Amanda, Holly, Maddy and I are staying in a rented house in Edinburgh. I'm writing and catching up on email, Amanda is catching up on email and planning her next couple of years, and we're going to a lot of Edinburgh Fringe events.
(So far I think my favourites, of many, have been Belt Up's The Boy James and what I think was the tightest incarnation of Fascinating Aida I've seen in 28 years. Holly and Maddy both loved The Damsel in Shining Armour and Maddy also wanted me to mention how much she'd liked Sunday in the Park With George.)
Amanda and I co-edited the Scottish Big Issue's Fringe Supplement. We interviewed old friends (I talked to Iain Banks - an interview that's in The Big Issue all over the UK -- Amanda to Margaret Cho, both of us talked to Dillie Keane), we recommended things. Here's my link to Book Festivally things - http://www.bigissuescotland.com/features/view/558). And here is Amanda's guide (with occasional interpolations from me) to more theatrical/comedy/musical things: http://www.bigissuescotland.com/features/view/559.

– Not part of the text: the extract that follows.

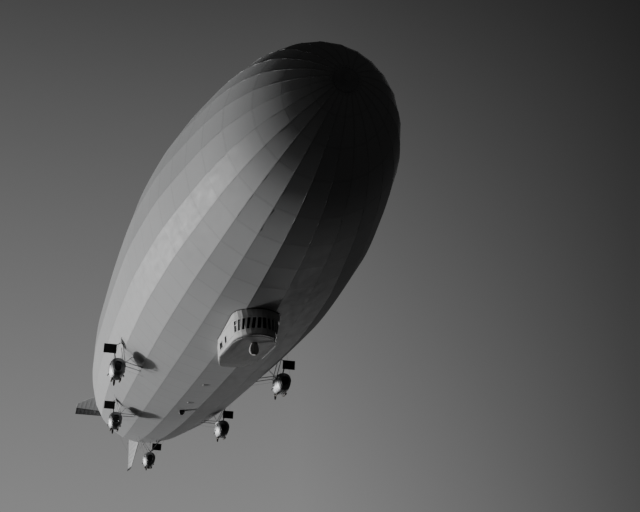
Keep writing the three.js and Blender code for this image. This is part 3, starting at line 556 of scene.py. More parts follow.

I'm doing pretty good - Over the last couple of days I've written an introduction to Rudyard Kipling's The Jungle Book, and I wrote very short story yesterday for the Guardian, in addition to the longer stuff I'm working on - but I'm starting to think seriously about retiring from email. I can't keep up with the amount coming in, and after a long day's e-mail answering I feel like I've done a day's work, and I haven't.
Sigh. And grumble.
Loving the time with both daughters. Missing the dogs and the bees. Felt almost guilty when I heard that we'd got the blue ribbon for honey and cut comb at the country fair for the Fourth Year running: guilty that I wasn't there, and that Lorraine had to extract the honey and cut the comb.
This endearing silent film made by children in Toronto, is probably an entry for the 90 Second Newbery award. You can find out about the award at http://jameskennedy.com/90-second-newbery/ By the way, the award entry date has just been extended to October 17th...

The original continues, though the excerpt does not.